# DRG Question...



## BCrandall (Apr 23, 2010)

Anybody have some experiance with DRG's? I have a patient that had a shoulder scope with rotator cuff repair, extensive debridement, claviculectomy and suprascapular neuroplasty. Patient had diabetes with a pump, major cardio history and became unresponsive during their stay due to overmedication. My software gives me 497, I'm looking at 512 or 502. Any ideas?

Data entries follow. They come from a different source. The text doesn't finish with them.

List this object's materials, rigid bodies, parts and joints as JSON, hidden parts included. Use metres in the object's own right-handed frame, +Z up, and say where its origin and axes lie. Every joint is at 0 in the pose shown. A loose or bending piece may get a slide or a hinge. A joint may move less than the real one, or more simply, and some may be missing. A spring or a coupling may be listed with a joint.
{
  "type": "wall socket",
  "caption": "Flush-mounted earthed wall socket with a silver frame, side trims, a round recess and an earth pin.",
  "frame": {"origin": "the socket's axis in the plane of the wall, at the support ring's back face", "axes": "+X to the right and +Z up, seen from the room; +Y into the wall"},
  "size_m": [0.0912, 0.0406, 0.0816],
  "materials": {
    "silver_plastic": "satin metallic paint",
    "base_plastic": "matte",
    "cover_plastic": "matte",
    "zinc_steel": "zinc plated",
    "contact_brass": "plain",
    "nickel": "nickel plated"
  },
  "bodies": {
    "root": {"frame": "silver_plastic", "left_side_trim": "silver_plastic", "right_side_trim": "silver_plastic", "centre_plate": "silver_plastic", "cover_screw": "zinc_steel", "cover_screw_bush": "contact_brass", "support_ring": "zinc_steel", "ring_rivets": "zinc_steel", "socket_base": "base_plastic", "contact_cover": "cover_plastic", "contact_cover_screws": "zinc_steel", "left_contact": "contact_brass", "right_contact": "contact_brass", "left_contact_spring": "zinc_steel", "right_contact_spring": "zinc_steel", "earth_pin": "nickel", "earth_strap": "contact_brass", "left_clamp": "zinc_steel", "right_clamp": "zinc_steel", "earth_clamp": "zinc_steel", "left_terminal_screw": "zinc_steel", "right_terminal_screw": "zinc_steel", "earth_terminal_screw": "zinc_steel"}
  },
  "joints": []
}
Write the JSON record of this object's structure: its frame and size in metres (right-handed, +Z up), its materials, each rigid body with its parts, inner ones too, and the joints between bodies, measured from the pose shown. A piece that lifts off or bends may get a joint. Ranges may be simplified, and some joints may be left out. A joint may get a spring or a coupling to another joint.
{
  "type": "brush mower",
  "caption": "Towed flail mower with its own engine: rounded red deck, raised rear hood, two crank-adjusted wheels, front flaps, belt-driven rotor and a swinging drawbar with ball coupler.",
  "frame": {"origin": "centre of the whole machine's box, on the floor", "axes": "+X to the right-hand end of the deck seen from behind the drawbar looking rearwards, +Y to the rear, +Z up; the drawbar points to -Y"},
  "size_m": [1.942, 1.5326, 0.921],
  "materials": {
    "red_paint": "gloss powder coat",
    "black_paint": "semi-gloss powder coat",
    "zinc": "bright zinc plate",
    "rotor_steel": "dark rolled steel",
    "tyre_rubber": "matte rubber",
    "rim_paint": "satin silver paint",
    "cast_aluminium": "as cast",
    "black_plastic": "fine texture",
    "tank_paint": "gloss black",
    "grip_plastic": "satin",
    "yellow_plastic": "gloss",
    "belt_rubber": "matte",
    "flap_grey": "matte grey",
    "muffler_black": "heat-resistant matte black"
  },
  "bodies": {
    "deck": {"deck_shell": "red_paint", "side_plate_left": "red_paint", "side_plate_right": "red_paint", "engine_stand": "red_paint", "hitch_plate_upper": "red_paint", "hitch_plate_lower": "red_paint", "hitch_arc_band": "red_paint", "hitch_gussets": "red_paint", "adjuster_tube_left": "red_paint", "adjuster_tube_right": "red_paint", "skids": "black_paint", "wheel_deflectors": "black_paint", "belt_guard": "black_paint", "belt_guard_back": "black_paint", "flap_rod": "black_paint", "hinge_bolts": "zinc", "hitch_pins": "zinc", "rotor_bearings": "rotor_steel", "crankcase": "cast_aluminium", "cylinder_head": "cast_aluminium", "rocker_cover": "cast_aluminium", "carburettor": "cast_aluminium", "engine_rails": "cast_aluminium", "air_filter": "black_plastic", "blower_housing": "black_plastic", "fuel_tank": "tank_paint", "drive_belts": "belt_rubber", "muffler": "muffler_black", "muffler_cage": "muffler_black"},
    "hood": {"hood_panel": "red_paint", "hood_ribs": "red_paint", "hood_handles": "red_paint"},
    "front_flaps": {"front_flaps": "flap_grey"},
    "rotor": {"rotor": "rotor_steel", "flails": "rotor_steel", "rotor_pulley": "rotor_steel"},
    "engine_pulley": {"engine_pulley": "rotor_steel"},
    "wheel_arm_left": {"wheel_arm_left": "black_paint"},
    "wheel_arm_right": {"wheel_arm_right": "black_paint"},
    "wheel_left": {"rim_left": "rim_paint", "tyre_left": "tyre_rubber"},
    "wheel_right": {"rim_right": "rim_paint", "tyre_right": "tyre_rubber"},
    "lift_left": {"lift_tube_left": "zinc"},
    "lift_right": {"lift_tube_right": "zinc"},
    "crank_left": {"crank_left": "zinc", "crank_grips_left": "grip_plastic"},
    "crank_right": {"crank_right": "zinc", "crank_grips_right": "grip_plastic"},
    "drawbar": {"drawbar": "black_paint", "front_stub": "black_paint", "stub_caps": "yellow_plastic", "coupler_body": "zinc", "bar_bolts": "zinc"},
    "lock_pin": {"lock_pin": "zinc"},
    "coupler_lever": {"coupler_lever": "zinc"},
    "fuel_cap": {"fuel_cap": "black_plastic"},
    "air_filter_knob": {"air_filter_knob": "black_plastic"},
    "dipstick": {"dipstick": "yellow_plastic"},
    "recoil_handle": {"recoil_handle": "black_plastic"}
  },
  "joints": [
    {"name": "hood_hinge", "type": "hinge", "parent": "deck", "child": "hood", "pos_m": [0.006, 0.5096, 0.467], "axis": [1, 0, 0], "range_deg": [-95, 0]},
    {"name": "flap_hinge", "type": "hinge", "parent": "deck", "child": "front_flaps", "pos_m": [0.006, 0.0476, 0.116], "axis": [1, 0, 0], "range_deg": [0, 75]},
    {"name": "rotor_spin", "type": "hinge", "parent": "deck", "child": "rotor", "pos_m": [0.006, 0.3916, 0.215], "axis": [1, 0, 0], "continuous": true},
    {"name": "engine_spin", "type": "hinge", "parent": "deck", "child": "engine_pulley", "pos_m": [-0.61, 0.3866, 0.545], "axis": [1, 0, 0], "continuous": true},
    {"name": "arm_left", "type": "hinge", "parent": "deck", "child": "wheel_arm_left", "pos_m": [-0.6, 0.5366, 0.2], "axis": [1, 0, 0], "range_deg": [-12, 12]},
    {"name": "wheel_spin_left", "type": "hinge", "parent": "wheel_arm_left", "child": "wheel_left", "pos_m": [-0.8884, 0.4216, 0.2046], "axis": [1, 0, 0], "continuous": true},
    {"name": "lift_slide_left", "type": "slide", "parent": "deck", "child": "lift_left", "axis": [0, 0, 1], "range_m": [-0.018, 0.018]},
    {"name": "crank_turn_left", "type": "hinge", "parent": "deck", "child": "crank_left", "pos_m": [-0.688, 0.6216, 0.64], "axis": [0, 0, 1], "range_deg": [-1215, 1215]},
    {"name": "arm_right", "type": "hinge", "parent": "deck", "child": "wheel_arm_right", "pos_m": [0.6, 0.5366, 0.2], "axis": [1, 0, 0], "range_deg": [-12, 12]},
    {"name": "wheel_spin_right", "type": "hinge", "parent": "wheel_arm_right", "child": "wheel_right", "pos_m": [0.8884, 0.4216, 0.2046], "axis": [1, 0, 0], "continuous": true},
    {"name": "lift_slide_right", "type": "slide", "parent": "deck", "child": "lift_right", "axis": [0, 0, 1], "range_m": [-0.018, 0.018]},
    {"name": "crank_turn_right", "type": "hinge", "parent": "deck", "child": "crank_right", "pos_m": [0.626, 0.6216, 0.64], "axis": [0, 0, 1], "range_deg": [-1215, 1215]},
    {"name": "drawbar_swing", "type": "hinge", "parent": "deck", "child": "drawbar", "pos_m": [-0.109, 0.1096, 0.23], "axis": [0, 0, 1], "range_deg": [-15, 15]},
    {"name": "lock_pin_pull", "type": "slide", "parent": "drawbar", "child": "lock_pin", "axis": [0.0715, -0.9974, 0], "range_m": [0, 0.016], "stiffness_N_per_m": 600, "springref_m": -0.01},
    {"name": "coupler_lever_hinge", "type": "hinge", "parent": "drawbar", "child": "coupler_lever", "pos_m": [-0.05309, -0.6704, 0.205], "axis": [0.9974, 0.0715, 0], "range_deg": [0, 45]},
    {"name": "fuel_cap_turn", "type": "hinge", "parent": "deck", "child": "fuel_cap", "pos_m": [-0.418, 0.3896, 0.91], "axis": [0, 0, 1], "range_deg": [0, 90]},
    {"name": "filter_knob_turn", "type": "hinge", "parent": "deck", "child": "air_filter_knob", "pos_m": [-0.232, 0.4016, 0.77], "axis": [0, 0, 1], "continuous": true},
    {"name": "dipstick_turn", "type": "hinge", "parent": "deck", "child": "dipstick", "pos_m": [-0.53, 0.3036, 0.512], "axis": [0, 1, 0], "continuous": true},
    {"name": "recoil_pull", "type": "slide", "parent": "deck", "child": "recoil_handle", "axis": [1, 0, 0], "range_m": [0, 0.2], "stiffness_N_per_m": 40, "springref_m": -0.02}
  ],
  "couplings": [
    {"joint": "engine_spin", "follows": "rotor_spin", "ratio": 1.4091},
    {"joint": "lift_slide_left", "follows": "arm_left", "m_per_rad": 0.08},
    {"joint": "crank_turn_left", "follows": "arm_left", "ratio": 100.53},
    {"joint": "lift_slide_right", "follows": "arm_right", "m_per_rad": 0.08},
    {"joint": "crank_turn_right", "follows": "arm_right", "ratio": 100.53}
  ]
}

Now if I can just figure out how to put the DRG on the bill!


----------



## mitchellde (Apr 23, 2010)

you do not put the DRG on the claim.  The software will assign your claim to a DRG based on you dxs.  If you are using 3M there is a DRG maximizer function that will guide you thru diagnosis placement to get the maximum DRG allowed.  However you must also follow coding guidelines.  Was the pt admitted due to the overmedication?  if so you principle dx is poisoning followed by the unresponsiveness.  If the patient was admitted for other reasons the the reason for the admit is first followed by the poisoning and the result.  So the difference in DRG assignment may be how you are looking at the principle dx.


----------



## BCrandall (Apr 23, 2010)

mitchellde said:


> you do not put the DRG on the claim.  The software will assign your claim to a DRG based on you dxs.  If you are using 3M there is a DRG maximizer function that will guide you thru diagnosis placement to get the maximum DRG allowed.  However you must also follow coding guidelines.  Was the pt admitted due to the overmedication?  if so you principle dx is poisoning followed by the unresponsiveness.  If the patient was admitted for other reasons the the reason for the admit is first followed by the poisoning and the result.  So the difference in DRG assignment may be how you are looking at the principle dx.

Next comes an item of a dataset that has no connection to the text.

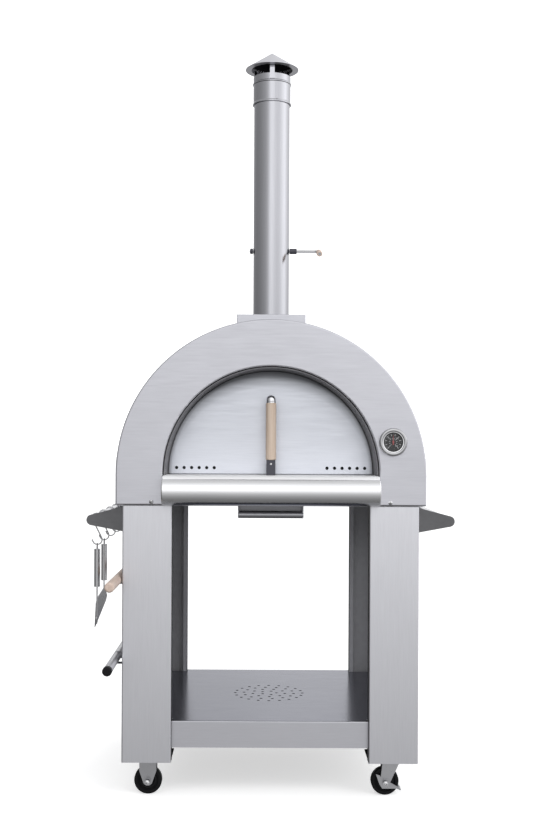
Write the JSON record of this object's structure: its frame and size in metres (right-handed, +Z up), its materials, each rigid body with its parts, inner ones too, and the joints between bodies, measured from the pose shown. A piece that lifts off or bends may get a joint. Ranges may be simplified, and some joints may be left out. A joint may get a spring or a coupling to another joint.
{
  "type": "wood fired pizza oven",
  "caption": "Arched wood fired oven on a wheeled stand with a half-round door, ash drawer, flue with damper and cap, dial thermometer, side handles and hanging tools.",
  "frame": {"origin": "on the ground: X on the oven's own middle plane, Y midway between the end of the peel's handle and the rear panel. The middle of the whole box is 6 mm further to -X, because the turner hangs out past the left side plates", "axes": "+Z up, -Y out of the oven's mouth towards the cook, +X to the right seen from the front"},
  "size_m": [1.0083, 0.83, 2.055],
  "materials": {
    "grey_panel": "smooth powder coat, satin",
    "grey_leg": "smooth powder coat, satin",
    "dark_steel": "matt dark steel",
    "bright_steel": "brushed stainless",
    "polished_tube": "polished",
    "zinc": "zinc plated",
    "stone": "fired clay, matt",
    "blanket": "ceramic fibre",
    "wood": "oiled light wood",
    "tyre": "smooth black rubber",
    "black_plastic": "matt",
    "dial": "matt black print",
    "needle": "matt",
    "lens": "clear",
    "bezel": "polished",
    "flue_steel": "brushed stainless"
  },
  "bodies": {
    "oven": {"leg_front_left": "grey_leg", "leg_front_right": "grey_leg", "leg_rear_left": "grey_leg", "leg_rear_right": "grey_leg", "bottom_shelf": "grey_leg", "rigid_forks": "zinc", "swivel_plates": "zinc", "base_pan": "grey_panel", "outer_shell": "grey_panel", "face_panel": "grey_panel", "rear_panel": "grey_panel", "arch_liner": "dark_steel", "cooking_chamber": "dark_steel", "insulation": "blanket", "hearth_plate": "dark_steel", "hearth_stones": "stone", "front_shelf": "bright_steel", "dome_screws": "bright_steel", "thermometer_case": "bezel", "thermometer_dial": "dial", "thermometer_lens": "lens", "drawer_rails": "dark_steel", "flue_collar": "grey_panel", "flue_pipe": "flue_steel", "cap_sleeve": "flue_steel", "cap_straps": "flue_steel", "cap_cone": "flue_steel", "handle_plates": "dark_steel", "handle_tubes": "polished_tube", "tool_hangers": "dark_steel"},
    "door": {"door_panel": "grey_panel", "door_plug": "blanket", "door_bracket": "dark_steel", "door_grip": "wood", "door_rod": "bright_steel"},
    "ash_drawer": {"ash_tray": "bright_steel", "ash_pull": "grey_panel"},
    "damper": {"damper_plate": "dark_steel", "damper_rod": "bright_steel", "damper_grip": "wood", "damper_collars": "bright_steel"},
    "needle": {"thermometer_needle": "needle"},
    "swivel_front": {"swivel_fork_front": "zinc"},
    "swivel_rear": {"swivel_fork_rear": "zinc"},
    "wheel_front_left": {"wheel_front_left": "tyre"},
    "wheel_front_right": {"wheel_front_right": "tyre"},
    "wheel_rear_left": {"wheel_rear_left": "tyre"},
    "wheel_rear_right": {"wheel_rear_right": "tyre"},
    "brake_front": {"brake_pedal_front": "zinc"},
    "brake_rear": {"brake_pedal_rear": "zinc"},
    "hook_1": {"hook_1": "bright_steel"},
    "hook_2": {"hook_2": "bright_steel"},
    "hook_3": {"hook_3": "bright_steel"},
    "hook_4": {"hook_4": "bright_steel"},
    "poker": {"poker": "dark_steel"},
    "turner": {"turner": "dark_steel"},
    "peel": {"peel_handle": "wood", "peel_blade": "bright_steel"},
    "scraper": {"ash_scraper": "bright_steel", "scraper_cap": "black_plastic"}
  },
  "joints": [
    {"name": "door_pull_out", "type": "slide", "parent": "oven", "child": "door", "axis": [0, -1, 0], "range_m": [0, 0.35]},
    {"name": "ash_drawer_slide", "type": "slide", "parent": "oven", "child": "ash_drawer", "axis": [0, -1, 0], "range_m": [0, 0.26]},
    {"name": "damper_turn", "type": "hinge", "parent": "oven", "child": "damper", "pos_m": [0, -0.065, 1.492], "axis": [1, 0, 0], "range_deg": [0, 90]},
    {"name": "needle_sweep", "type": "hinge", "parent": "oven", "child": "needle", "pos_m": [0.323, -0.2805, 0.953], "axis": [0, 1, 0], "range_deg": [-130, 130]},
    {"name": "swivel_front_turn", "type": "hinge", "parent": "oven", "child": "swivel_front", "pos_m": [0.3278, -0.2095, 0.09], "axis": [0, 0, 1], "continuous": true},
    {"name": "swivel_rear_turn", "type": "hinge", "parent": "oven", "child": "swivel_rear", "pos_m": [0.3278, 0.3495, 0.09], "axis": [0, 0, 1], "continuous": true},
    {"name": "wheel_front_left_spin", "type": "hinge", "parent": "oven", "child": "wheel_front_left", "pos_m": [-0.3278, -0.2095, 0.0375], "axis": [0, 1, 0], "continuous": true},
    {"name": "wheel_front_right_spin", "type": "hinge", "parent": "swivel_front", "child": "wheel_front_right", "pos_m": [0.3118, -0.2095, 0.0375], "axis": [0, 1, 0], "continuous": true},
    {"name": "brake_front_press", "type": "hinge", "parent": "swivel_front", "child": "brake_front", "pos_m": [0.3118, -0.2095, 0.0375], "axis": [0, 1, 0], "range_deg": [0, 14]},
    {"name": "wheel_rear_left_spin", "type": "hinge", "parent": "oven", "child": "wheel_rear_left", "pos_m": [-0.3278, 0.3495, 0.0375], "axis": [0, 1, 0], "continuous": true},
    {"name": "wheel_rear_right_spin", "type": "hinge", "parent": "swivel_rear", "child": "wheel_rear_right", "pos_m": [0.3118, 0.3495, 0.0375], "axis": [0, 1, 0], "continuous": true},
    {"name": "brake_rear_press", "type": "hinge", "parent": "swivel_rear", "child": "brake_rear", "pos_m": [0.3118, 0.3495, 0.0375], "axis": [0, 1, 0], "range_deg": [0, 14]},
    {"name": "hook_1_swing", "type": "hinge", "parent": "oven", "child": "hook_1", "pos_m": [-0.4837, -0.125, 0.7387], "axis": [0, 1, 0], "range_deg": [-10, 10]},
    {"name": "hook_2_swing", "type": "hinge", "parent": "oven", "child": "hook_2", "pos_m": [-0.4837, 0.015, 0.7387], "axis": [0, 1, 0], "range_deg": [-10, 10]},
    {"name": "hook_3_swing", "type": "hinge", "parent": "oven", "child": "hook_3", "pos_m": [-0.4837, 0.155, 0.7387], "axis": [0, 1, 0], "range_deg": [-20, 20]},
    {"name": "hook_4_swing", "type": "hinge", "parent": "oven", "child": "hook_4", "pos_m": [-0.4837, 0.295, 0.7387], "axis": [0, 1, 0], "range_deg": [-20, 20]},
    {"name": "poker_swing", "type": "hinge", "parent": "hook_1", "child": "poker", "pos_m": [-0.48123, -0.125, 0.66586], "axis": [1, 0, 0], "range_deg": [-10, 10]},
    {"name": "turner_swing", "type": "hinge", "parent": "hook_2", "child": "turner", "pos_m": [-0.48123, 0.015, 0.66586], "axis": [1, 0, 0], "range_deg": [-10, 10]},
    {"name": "peel_pull_out", "type": "slide", "parent": "oven", "child": "peel", "axis": [0, -1, 0], "range_m": [0, 0.21]},
    {"name": "scraper_pull_out", "type": "slide", "parent": "oven", "child": "scraper", "axis": [0, -1, 0], "range_m": [0, 0.25]}
  ]
}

That's the problem I'm having. This is essentially an outpatient procedure and I can't find a (well documented) reason for the inpatient admission. 3M doesn't give me an option for the 502 or 512 DRG in the maximizer. Soooo I'll have to query the Dr for a better Dx or go with what 3M says I guess!

Thanks Debra!


----------



## mitchellde (Apr 23, 2010)

Ah so what you need to know is did then admit after the unresponsive episode or for the procedure.  So the documentation does not indicate that the pt was admitted for the purpose of the procedure or the purpose of the unresponsiveness?  You might look at the time of the admission vs the time of the procedure.


----------



## BCrandall (Apr 23, 2010)

Oddly enough I just got the inpatient scheduling order! The Dr wanted this as an inpatient. The episode happened after the surgery so I guess being inpatient was a good thing in this case.


----------



## mitchellde (Apr 23, 2010)

Good for the patient anyway.  So you will have to use the shoulder dx as your principle.  Could be this was due to the diabetes status then?  You mentioned the pt had a pump.  All good reasons, good luck!


----------